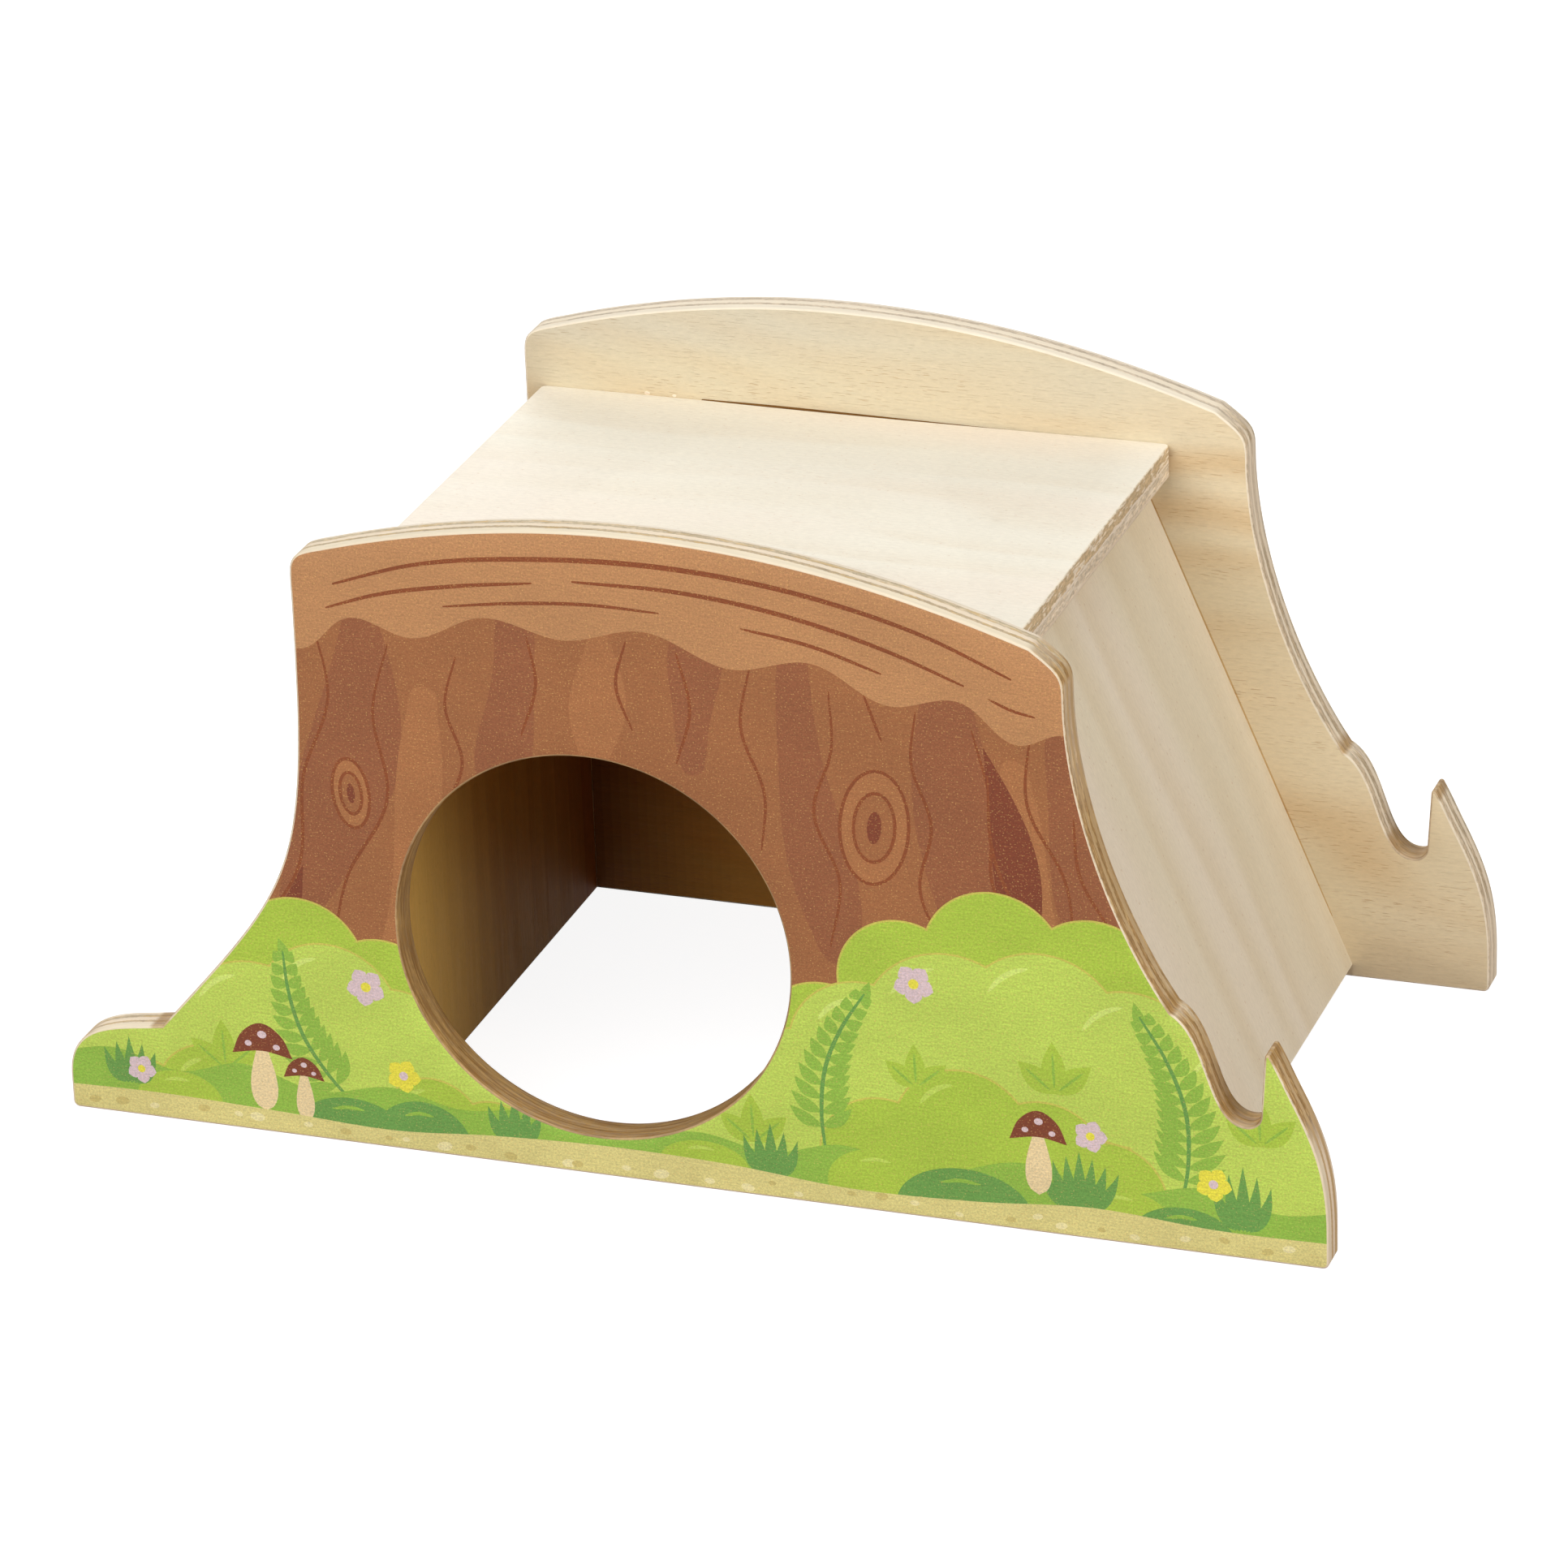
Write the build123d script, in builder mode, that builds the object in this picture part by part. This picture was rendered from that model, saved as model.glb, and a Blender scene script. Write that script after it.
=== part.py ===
from build123d import *
from math import cos, radians, sin, tan
import os

# A small animal hide made of five plywood boards glued together on hidden dowels.
# X runs along the width, Y from the front board (-Y) to the back board (+Y), Z up.
# The origin is on the floor, under the middle of the hide.

# Boards, in millimetres and degrees
ply = 6.0
panel_width = 225.0
panel_height = 117.4
inner_depth = 102.4
roof_recess = 18.9
roof_left_setback = 3.2
roof_right_setback = 13.8
roof_corner_radius = 1.2
roof_overhang = 5.6
right_wall_lean = 23.1

# Entrance hole in the front board
entrance_diameter = 70.0
entrance_sill = 7.3
entrance_jamb = 6.4

# Outline of the front and back boards, a tree stump with a root and grass at its foot
foot_corner_radius = 1.1
toe_side_height = 6.0
toe_height = 17.7
toe_length = 18.0
stump_left_inset = 47.4
left_corner_drop = 12.4
left_side_length = 5.0
crown_start_drop = 8.4
crown_start_step = 2.8
crown_distance = 58.2
stump_right_inset = 43.8
shoulder_drop = 12.3
shoulder_step = 5.6
right_corner_drop = 20.0
bump_inset = 26.6
bump_height = 43.3
notch_inset = 13.8
notch_height = 24.3
notch_corner_radius = 2.4
blade_inset = 10.6
blade_height = 39.2
blade_tip_radius = 0.5
blade_side_height = 6.0

# Directions of the outline where its stretches meet, in degrees from level
upright_angle = 90.0
toe_angle = 10.0
root_angle = 49.0
crown_start_angle = 17.0
crown_end_angle = -19.0
shoulder_angle = -37.0
bump_start_angle = -56.0
bump_end_angle = -28.0
blade_angle = -65.0

# Hidden glued dowels
dowel_diameter = 3.0
dowel_in_face = 3.6
dowel_in_edge = 8.0
dowel_chamfer = 0.4
glue_gap = 0.05
dowel_end_gap = 0.4
roof_dowel_margin = 16.0
roof_dowel_count = 3
wall_dowel_low = 14.0
wall_dowel_high = 14.0
top_dowel_margin = 18.0

# Places worked out from the driving dimensions
left_end = -panel_width / 2
right_end = panel_width / 2
stump_left = left_end + stump_left_inset
stump_right = right_end - stump_right_inset
wall_height = panel_height - roof_recess - ply
roof_middle = wall_height + ply / 2
roof_left = stump_left + roof_left_setback
roof_right = stump_right - roof_right_setback
left_wall_middle = roof_left + ply / 2
entrance_radius = entrance_diameter / 2
entrance_x = roof_left + ply + entrance_jamb + entrance_radius
entrance_z = entrance_sill + entrance_radius
right_wall_top = roof_right - roof_overhang
right_wall_across = ply * cos(radians(right_wall_lean))
right_wall_rise = ply * sin(radians(right_wall_lean))
right_wall_run = (wall_height - right_wall_rise) * tan(radians(right_wall_lean))


def smooth(start, start_angle, end, end_angle, pulls):
    """A smooth stretch of outline that leaves and arrives at the given angles.
    Its pulls are how far it follows each angle, as shares of the straight distance."""
    first = Vector(*start)
    last = Vector(*end)
    span = (last - first).length
    leaving = Vector(cos(radians(start_angle)), sin(radians(start_angle)))
    arriving = Vector(cos(radians(end_angle)), sin(radians(end_angle)))
    near_first = first + leaving * span * pulls[0]
    near_last = last - arriving * span * pulls[1]
    Bezier(first, near_first, near_last, last)


def stump_outline():
    """The outline that the front and back boards share, clockwise from the left foot."""
    foot_left = (left_end, 0)
    toe_side = (left_end, toe_side_height)
    toe_top = (left_end + toe_length, toe_height)
    side_top = (stump_left, panel_height - left_corner_drop)
    flare_top = (stump_left, side_top[1] - left_side_length)
    crown_start = (stump_left + crown_start_step, panel_height - crown_start_drop)
    crown = (stump_left + crown_distance, panel_height)
    shoulder = (stump_right - shoulder_step, panel_height - shoulder_drop)
    shoulder_side = (stump_right, panel_height - right_corner_drop)
    bump = (right_end - bump_inset, bump_height)
    notch = (right_end - notch_inset, notch_height)
    notch_side = (notch[0] + notch_corner_radius, notch_height + notch_corner_radius)
    blade_tip = (right_end - blade_inset, blade_height)
    blade_side = (right_end, blade_side_height)
    foot_right = (right_end, 0)
    Line(foot_left, toe_side)
    smooth(toe_side, upright_angle, toe_top, toe_angle, (0.51, 0.37))
    smooth(toe_top, root_angle, flare_top, upright_angle, (0.46, 0.58))
    Line(flare_top, side_top)
    smooth(side_top, upright_angle, crown_start, crown_start_angle, (0.45, 0.40))
    smooth(crown_start, crown_start_angle, crown, 0, (0.29, 0.36))
    smooth(crown, 0, shoulder, crown_end_angle, (0.35, 0.33))
    smooth(shoulder, shoulder_angle, shoulder_side, -upright_angle, (0.57, 0.39))
    smooth(shoulder_side, -upright_angle, bump, bump_start_angle, (0.34, 0.29))
    smooth(bump, bump_end_angle, notch, 0, (0.34, 0.30))
    TangentArc(notch, notch_side, tangent=(1, 0))
    Line(notch_side, blade_tip)
    smooth(blade_tip, blade_angle, blade_side, -upright_angle, (0.41, 0.43))
    Line(blade_side, foot_right)
    Line(foot_right, foot_left)


def round_corners():
    """Round the corners at both feet and the tip of the grass blade."""
    for x in (left_end, right_end):
        fillet(vertices().sort_by_distance(Vector(x, 0))[0], foot_corner_radius)
    tip = Vector(right_end - blade_inset, blade_height)
    fillet(vertices().sort_by_distance(tip)[0], blade_tip_radius)


def right_wall_corners():
    """Section of the leaning wall: a board with square-cut ends, its foot on the floor."""
    outer_top = (right_wall_top, wall_height)
    inner_top = (right_wall_top - right_wall_across, wall_height - right_wall_rise)
    inner_foot = (inner_top[0] + right_wall_run, 0)
    outer_foot = (inner_foot[0] + right_wall_across, right_wall_rise)
    return [outer_top, inner_top, inner_foot, outer_foot]


def spread(start, end, count):
    """Evenly spaced values from start to end."""
    step = (end - start) / (count - 1)
    return [start + step * number for number in range(count)]


def along_right_wall(height):
    """The place in the middle of the leaning wall's thickness at a height."""
    outer_top, inner_top, inner_foot, outer_foot = right_wall_corners()
    top = ((outer_top[0] + inner_top[0]) / 2, (outer_top[1] + inner_top[1]) / 2)
    return (top[0] + (top[1] - height) * tan(radians(right_wall_lean)), height)


# Places of the dowels that run front to back, as (x, z)
wall_dowel_heights = (wall_dowel_low, wall_height - wall_dowel_high)
roof_dowel_ends = (roof_left + roof_dowel_margin, roof_right - roof_dowel_margin)
roof_dowel_row = spread(*roof_dowel_ends, roof_dowel_count)
roof_dowels = [(x, roof_middle) for x in roof_dowel_row]
left_wall_dowels = [(left_wall_middle, z) for z in wall_dowel_heights]
right_wall_dowels = [along_right_wall(z) for z in wall_dowel_heights]
panel_dowels = roof_dowels + left_wall_dowels + right_wall_dowels

# Places of the upright dowels between the left wall and the roof, as (x, y)
top_dowel_reach = inner_depth / 2 - top_dowel_margin
top_dowels = [(left_wall_middle, y) for y in (-top_dowel_reach, top_dowel_reach)]

# The faces where the boards meet, each looking out of the front or down to the floor
hole_radius = dowel_diameter / 2 + glue_gap
hole_in_face = dowel_in_face + dowel_end_gap
hole_in_edge = dowel_in_edge + dowel_end_gap
front_joint = Plane.XZ.offset(inner_depth / 2)
back_joint = Plane.XZ.offset(-inner_depth / 2)
roof_joint = Plane.XY.offset(wall_height)


def circles(places, radius):
    """Equal circles at the given places of the current sketch."""
    with Locations(*places):
        Circle(radius)


# Front board, with the entrance hole
with BuildPart() as front_panel:
    with BuildSketch(front_joint):
        with BuildLine():
            stump_outline()
        make_face()
        round_corners()
        with Locations((entrance_x, entrance_z)):
            Circle(entrance_radius, mode=Mode.SUBTRACT)
    extrude(amount=ply)
    with BuildSketch(front_joint):
        circles(panel_dowels, hole_radius)
    extrude(amount=hole_in_face, mode=Mode.SUBTRACT)

# Back board, closed
with BuildPart() as back_panel:
    with BuildSketch(back_joint):
        with BuildLine():
            stump_outline()
        make_face()
        round_corners()
    extrude(amount=-ply)
    with BuildSketch(back_joint):
        circles(panel_dowels, hole_radius)
    extrude(amount=-hole_in_face, mode=Mode.SUBTRACT)

# Flat roof between the two stump boards, resting on the left wall and the leaning wall
with BuildPart() as roof_board:
    with BuildSketch(roof_joint):
        with Locations(((roof_left + roof_right) / 2, 0)):
            RectangleRounded(roof_right - roof_left, inner_depth, roof_corner_radius)
    extrude(amount=ply)
    with BuildSketch(front_joint):
        circles(roof_dowels, hole_radius)
    extrude(amount=-hole_in_edge, mode=Mode.SUBTRACT)
    with BuildSketch(back_joint):
        circles(roof_dowels, hole_radius)
    extrude(amount=hole_in_edge, mode=Mode.SUBTRACT)
    with BuildSketch(roof_joint):
        circles(top_dowels, hole_radius)
    extrude(amount=hole_in_face, mode=Mode.SUBTRACT)

# Upright wall under the roof's left edge
with BuildPart() as left_wall:
    with BuildSketch(Plane.XY):
        with Locations((left_wall_middle, 0)):
            Rectangle(ply, inner_depth)
    extrude(amount=wall_height)
    with BuildSketch(front_joint):
        circles(left_wall_dowels, hole_radius)
    extrude(amount=-hole_in_edge, mode=Mode.SUBTRACT)
    with BuildSketch(back_joint):
        circles(left_wall_dowels, hole_radius)
    extrude(amount=hole_in_edge, mode=Mode.SUBTRACT)
    with BuildSketch(roof_joint):
        circles(top_dowels, hole_radius)
    extrude(amount=-hole_in_edge, mode=Mode.SUBTRACT)

# Wall that leans outwards towards its foot, under the roof's right edge
with BuildPart() as right_wall:
    with BuildSketch(front_joint):
        Polygon(*right_wall_corners(), align=None)
    extrude(amount=-inner_depth)
    with BuildSketch(front_joint):
        circles(right_wall_dowels, hole_radius)
    extrude(amount=-hole_in_edge, mode=Mode.SUBTRACT)
    with BuildSketch(back_joint):
        circles(right_wall_dowels, hole_radius)
    extrude(amount=hole_in_edge, mode=Mode.SUBTRACT)


def dowel_group(joint, places, into_face):
    """Equal dowels that cross a joint: into_face is the way from the edge into the face."""
    with BuildPart() as dowels:
        with BuildSketch(joint.offset(into_face * dowel_in_face)):
            circles(places, dowel_diameter / 2)
        extrude(amount=-into_face * (dowel_in_face + dowel_in_edge))
        chamfer(edges().filter_by(GeomType.CIRCLE), dowel_chamfer)
    return dowels.part


pieces = {
    "front_panel": front_panel.part,
    "back_panel": back_panel.part,
    "roof_board": roof_board.part,
    "left_wall": left_wall.part,
    "right_wall": right_wall.part,
    "roof_front_dowels": dowel_group(front_joint, roof_dowels, 1),
    "roof_back_dowels": dowel_group(back_joint, roof_dowels, -1),
    "left_wall_front_dowels": dowel_group(front_joint, left_wall_dowels, 1),
    "left_wall_back_dowels": dowel_group(back_joint, left_wall_dowels, -1),
    "left_wall_top_dowels": dowel_group(roof_joint, top_dowels, 1),
    "right_wall_front_dowels": dowel_group(front_joint, right_wall_dowels, 1),
    "right_wall_back_dowels": dowel_group(back_joint, right_wall_dowels, -1),
}

os.makedirs("parts", exist_ok=True)
for name, piece in pieces.items():
    piece.label = name
    export_step(piece, f"parts/{name}.step")
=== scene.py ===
import random
from collections import namedtuple
from math import ceil, cos, degrees, inf, log, pi, radians, sin, sqrt

import bmesh
import bpy
from mathutils import Matrix, Vector
from mathutils.geometry import delaunay_2d_cdt


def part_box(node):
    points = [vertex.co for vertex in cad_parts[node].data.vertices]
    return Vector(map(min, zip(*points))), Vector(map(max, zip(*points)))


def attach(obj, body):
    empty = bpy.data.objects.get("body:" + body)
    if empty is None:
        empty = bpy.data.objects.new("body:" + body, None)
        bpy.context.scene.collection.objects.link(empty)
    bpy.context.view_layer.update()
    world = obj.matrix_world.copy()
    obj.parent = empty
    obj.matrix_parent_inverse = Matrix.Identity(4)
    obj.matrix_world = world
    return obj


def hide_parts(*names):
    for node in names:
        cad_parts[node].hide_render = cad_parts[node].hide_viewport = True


# A small animal hide of five plywood boards. Boards and artwork are worked out in millimetres
# and turned into metres when their meshes are made.
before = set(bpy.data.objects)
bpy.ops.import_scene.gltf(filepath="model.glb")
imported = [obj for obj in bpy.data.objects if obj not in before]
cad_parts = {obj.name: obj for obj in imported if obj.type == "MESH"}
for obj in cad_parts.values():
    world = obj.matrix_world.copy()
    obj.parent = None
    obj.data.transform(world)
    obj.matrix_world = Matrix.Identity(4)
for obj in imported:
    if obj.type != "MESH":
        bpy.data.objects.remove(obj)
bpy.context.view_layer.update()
mm = 0.001

rightward = Vector((1, 0, 0))
forward = Vector((0, -1, 0))
upward = Vector((0, 0, 1))

# Plywood boards with rounded rims
ply_thickness = 6.0
rim_radius = 0.35
rim_steps = 3

# Outlines read from the frame: where they bend more than corner_turn degrees they are sharp,
# and stretches longer than longest_bend are straight
weld = 1e-6
corner_turn = 12.0
longest_bend = 8.0
bend_step = 1.0

# How far apart the boards lie in the wood that they are cut from, and their numbers there
board_apart = Vector((310.0, 170.0))
front_seed, back_seed, roof_seed, left_seed, right_seed = 1.0, 2.0, 3.0, 4.0, 5.0

# The cutter scorches outlines that turn inwards more than scorch_turn degrees between the
# stretches of scorch_reach before and after a point, and tips that turn outwards more than tip_turn
scorch_reach = 2.2
scorch_turn = 6.6
tip_turn = 100.0
scorch_most = 0.8

# Edges that turn more than this, in degrees, are sharp in the light
sharp_turn = 40.0

# Smaller holes in a node's face, in square millimetres, are for dowels, which fill them
smallest_opening = 200.0

# The seam where the roof bows away from the back board: its ends as shares of the roof's length from
# its right end, its width, how much it leans to one end, and the pieces that draw it
seam_start = 0.03
seam_end = 0.74
seam_gap = 0.55
seam_skew = 1.4
seam_points = 40

# Artwork: the step and width of its lines, a bush's halo, and how far the ground goes below its sheet
art_step = 0.9
line_width = 0.6
halo_width = 0.35
below = -10.0
pebble_count = 34

# The trunk: its middle, half its width above its neck, how far its foot spreads beyond that, the
# neck's height, and how far below it the spread is full
trunk_middle = 2.0
trunk_half = 67.0
trunk_spread = 33.0
trunk_neck = 97.0
trunk_drop = 80.0


def screen(red, green, blue):
    """A shader colour from the red, green and blue values of a screen, 0 to 255."""
    values = [value / 255 for value in (red, green, blue)]
    linear = [v / 12.92 if v < 0.04045 else ((v + 0.055) / 1.055) ** 2.4 for v in values]
    return (*linear, 1.0)


def screens(*colours):
    return [screen(*colour) for colour in colours]


def add_object(name, data):
    made = bpy.data.objects.new(name, data)
    bpy.context.scene.collection.objects.link(made)
    return made


# Lines

def turned(line):
    """A closed line's points from the second on, with the first one last."""
    return line[1:] + line[:1]


def corners(line):
    """(point before, point, point after) for each point of a closed line."""
    return zip(line[-1:] + line[:-1], line, turned(line))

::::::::

### Aim:
Return the lines above precisely as they appear, beginning at the first line and ending at the line with "top_dowel_margin = 18.0", and nothing after it.

### Exercise answer:
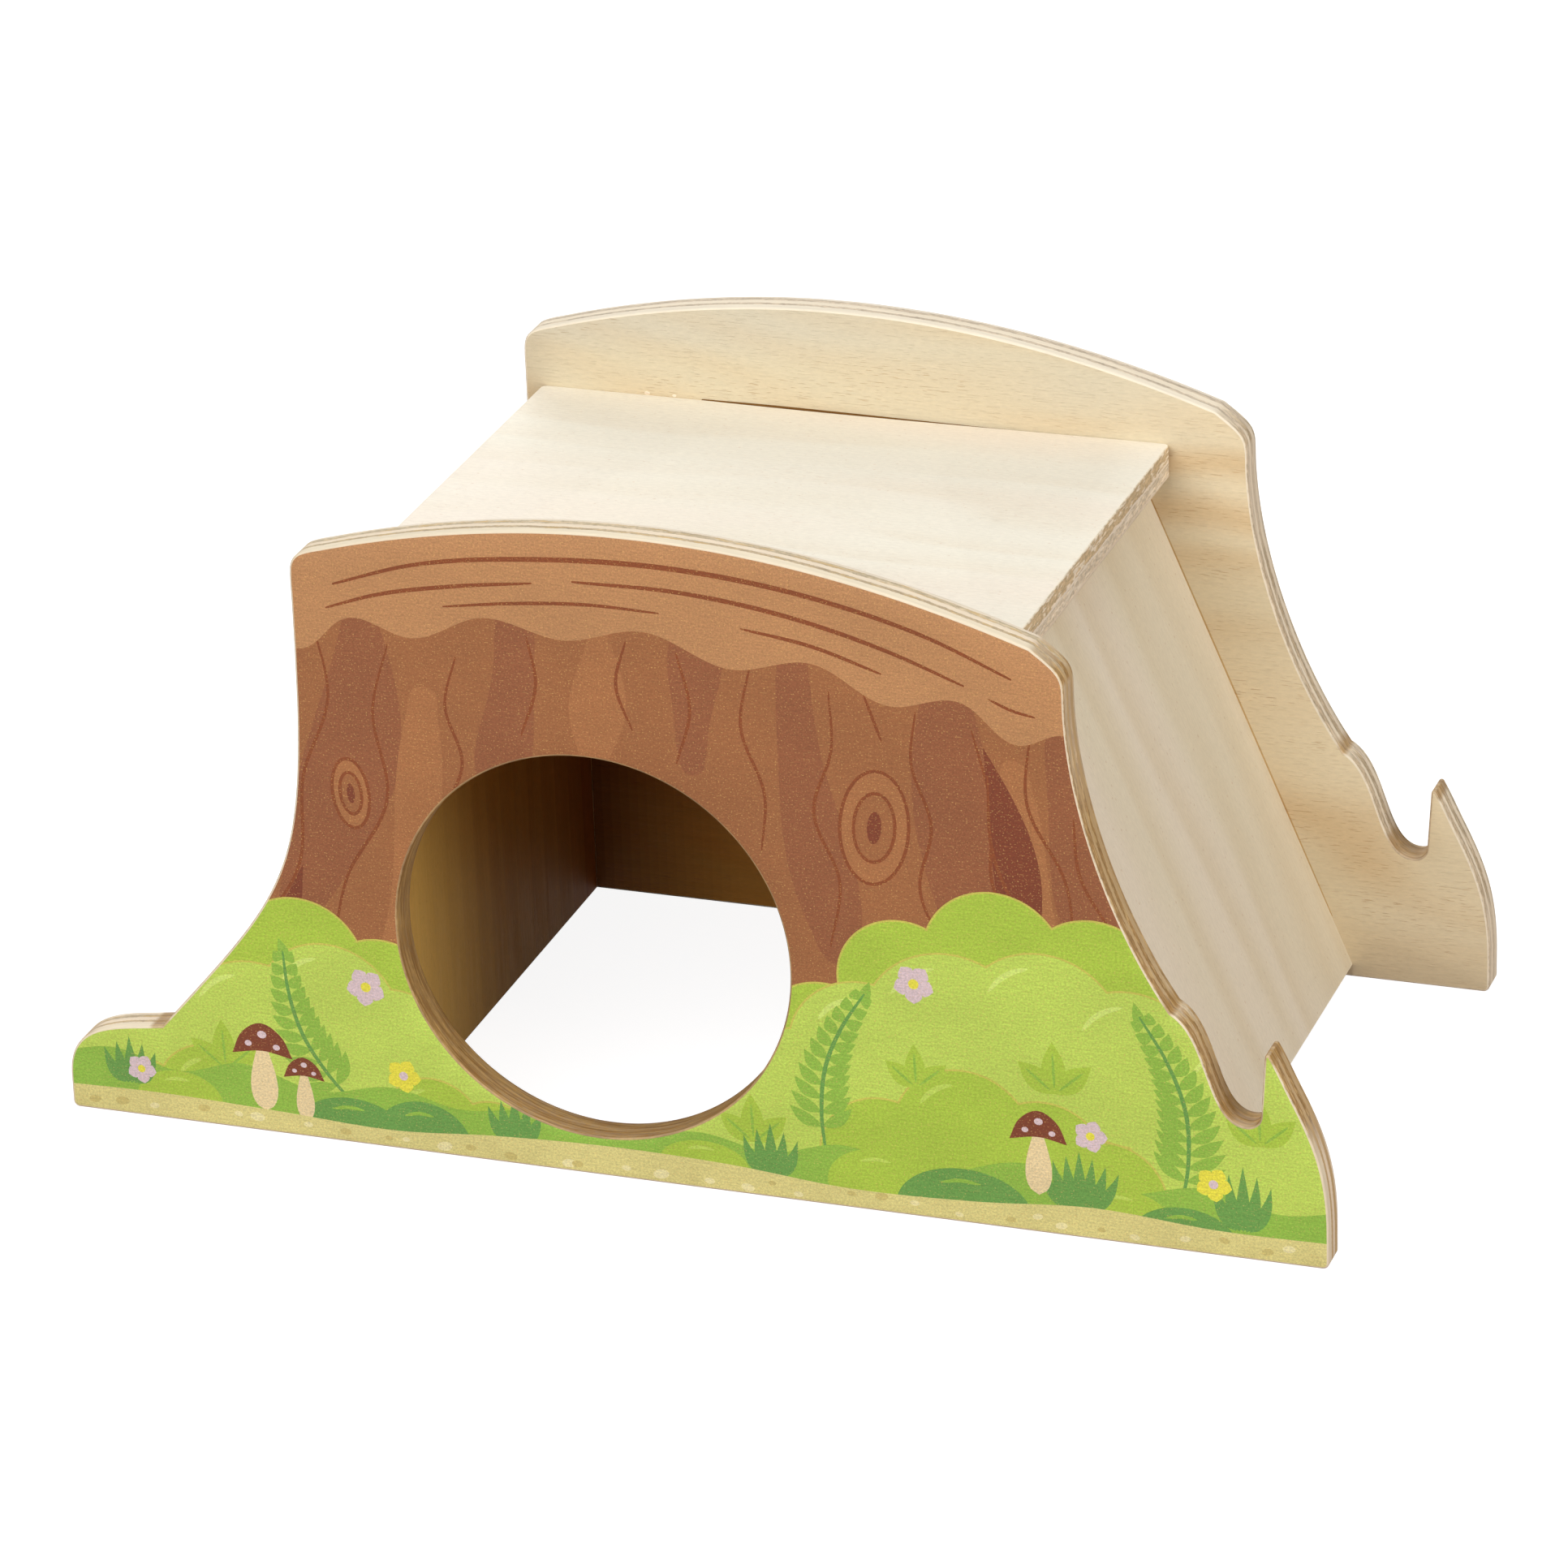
Write the build123d script, in builder mode, that builds the object in this picture part by part. This picture was rendered from that model, saved as model.glb, and a Blender scene script. Write that script after it.
=== part.py ===
from build123d import *
from math import cos, radians, sin, tan
import os

# A small animal hide made of five plywood boards glued together on hidden dowels.
# X runs along the width, Y from the front board (-Y) to the back board (+Y), Z up.
# The origin is on the floor, under the middle of the hide.

# Boards, in millimetres and degrees
ply = 6.0
panel_width = 225.0
panel_height = 117.4
inner_depth = 102.4
roof_recess = 18.9
roof_left_setback = 3.2
roof_right_setback = 13.8
roof_corner_radius = 1.2
roof_overhang = 5.6
right_wall_lean = 23.1

# Entrance hole in the front board
entrance_diameter = 70.0
entrance_sill = 7.3
entrance_jamb = 6.4

# Outline of the front and back boards, a tree stump with a root and grass at its foot
foot_corner_radius = 1.1
toe_side_height = 6.0
toe_height = 17.7
toe_length = 18.0
stump_left_inset = 47.4
left_corner_drop = 12.4
left_side_length = 5.0
crown_start_drop = 8.4
crown_start_step = 2.8
crown_distance = 58.2
stump_right_inset = 43.8
shoulder_drop = 12.3
shoulder_step = 5.6
right_corner_drop = 20.0
bump_inset = 26.6
bump_height = 43.3
notch_inset = 13.8
notch_height = 24.3
notch_corner_radius = 2.4
blade_inset = 10.6
blade_height = 39.2
blade_tip_radius = 0.5
blade_side_height = 6.0

# Directions of the outline where its stretches meet, in degrees from level
upright_angle = 90.0
toe_angle = 10.0
root_angle = 49.0
crown_start_angle = 17.0
crown_end_angle = -19.0
shoulder_angle = -37.0
bump_start_angle = -56.0
bump_end_angle = -28.0
blade_angle = -65.0

# Hidden glued dowels
dowel_diameter = 3.0
dowel_in_face = 3.6
dowel_in_edge = 8.0
dowel_chamfer = 0.4
glue_gap = 0.05
dowel_end_gap = 0.4
roof_dowel_margin = 16.0
roof_dowel_count = 3
wall_dowel_low = 14.0
wall_dowel_high = 14.0
top_dowel_margin = 18.0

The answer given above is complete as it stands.